12 Then I witnessed in heaven an event of great significance. I saw a woman clothed with the sun, with the moon beneath her feet, and a crown of twelve stars on her head. She was pregnant, and she cried out because of her labor pains and the agony of giving birth.

Then I witnessed in heaven another significant event. I saw a large red dragon with seven heads and ten horns, with seven crowns on his heads. His tail swept away one-third of the stars in the sky, and he threw them to the earth. He stood in front of the woman as she was about to give birth, ready to devour her baby as soon as it was born.

She gave birth to a son who was to rule all nations with an iron rod. And her child was snatched away from the dragon and was caught up to God and to his throne.

Revelation 12:1-5

The dragon – Satan was trying to silence Jesus – and the war continues to this day. We are reminded that we need to keep our eyes open to all of the enemies tricks. Jesus came as a human – He was God in the flesh – so that he would know the shortcomings of what it means to be in these mortal bodies.

As I close let me quote from this week’s Hebrews passage:

or only as a human being could he die, and only by dying could he break the power of the devil, who had the power of death. 15 Only in this way could he set free all who have lived their lives as slaves to the fear of dying.
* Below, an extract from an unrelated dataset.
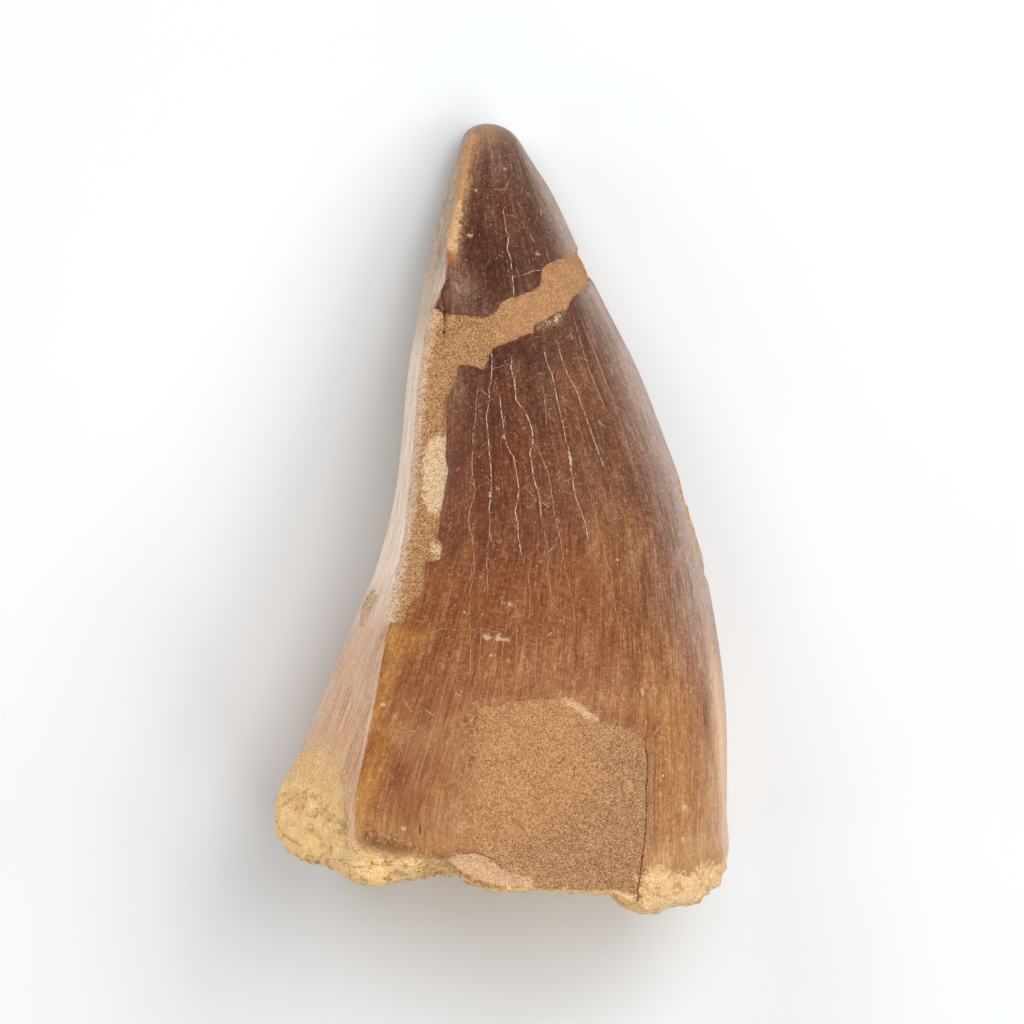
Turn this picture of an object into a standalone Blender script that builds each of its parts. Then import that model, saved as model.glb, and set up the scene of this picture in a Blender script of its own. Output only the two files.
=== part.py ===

16 We also know that the Son did not come to help angels; he came to help the descendants of Abraham. 17 Therefore, it was necessary for him to be made in every respect like us, his brothers and sisters, so that he could be our merciful and faithful High Priest before God. Then he could offer a sacrifice that would take away the sins of the people. 18 Since he himself has gone through suffering and testing, he is able to help us when we are being tested.

Hebrews 2:14b-18

Jesus knows what we are going through, after all, Satan pursued him immediately after coming to Earth. Jesus is her for us – he knows what it is to be tempted, he knows what it means to suffer, he knows what it means to be tested – and he is able to help us through.